Effect of Calcination Temperature on the Photocatalytic H2 Evolution of Bronze Phase Monoclinic TiO2(B) Nanosheets

In this work, we have successfully fabricated bronze phase monoclinic TiO2 (B) nanosheets from TiCl3 under hydrothermal conditions. The fabricated samples were calcined at different annealing temperature (100, 200, 300, 400 and 500 oC) to select optimum temperature under UV light irradiation for the efficient photocatalytic water splitting. Different techniques were used for the characterization of fabricated photocatalysts. Interestingly, the sample calcined at 400 oC delivered optimum H2 evolution from water which is attributed to the relatively high surface area and effective charge separation.
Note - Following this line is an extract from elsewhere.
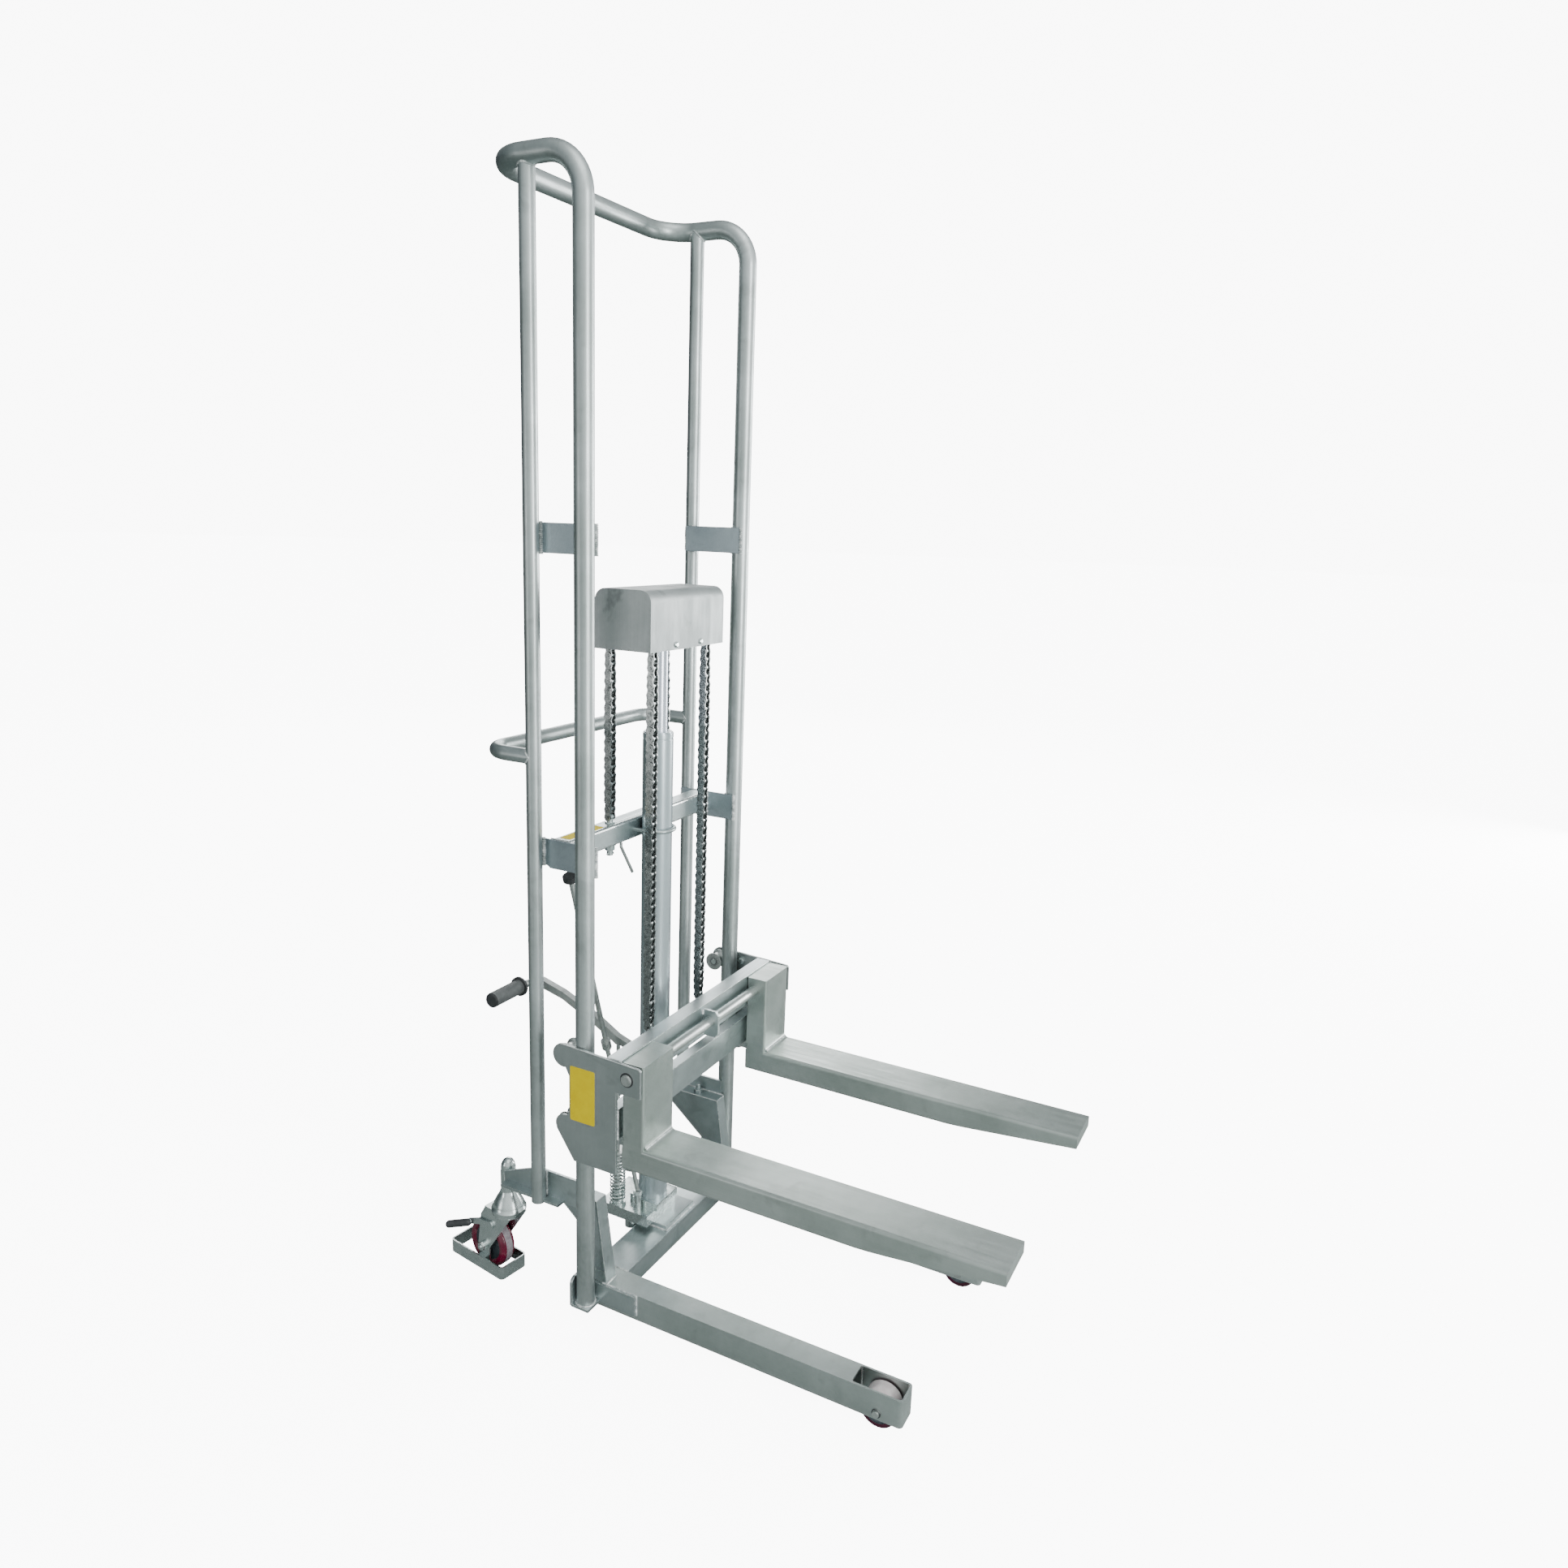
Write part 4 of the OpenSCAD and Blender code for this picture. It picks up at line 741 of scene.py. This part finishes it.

The characteristic anisotropic nature of TiO2(B) plays very crucial role in charge separation which is evident from photoluminescence spectra, steady-state surface photovoltage spectra, and produced hydroxyl radical amount. It has been concluded that optimum annealing temperature generally introduces charge trapping centres which help in the separation of excite charges for improved photocatalytic activity. However, high temperature results in particles aggregation to reduce the surface area and hence retards the photocatalytic efficiency. This work will direct future research to fabricate materials at optimized temperature for the improved photocatalytic activities.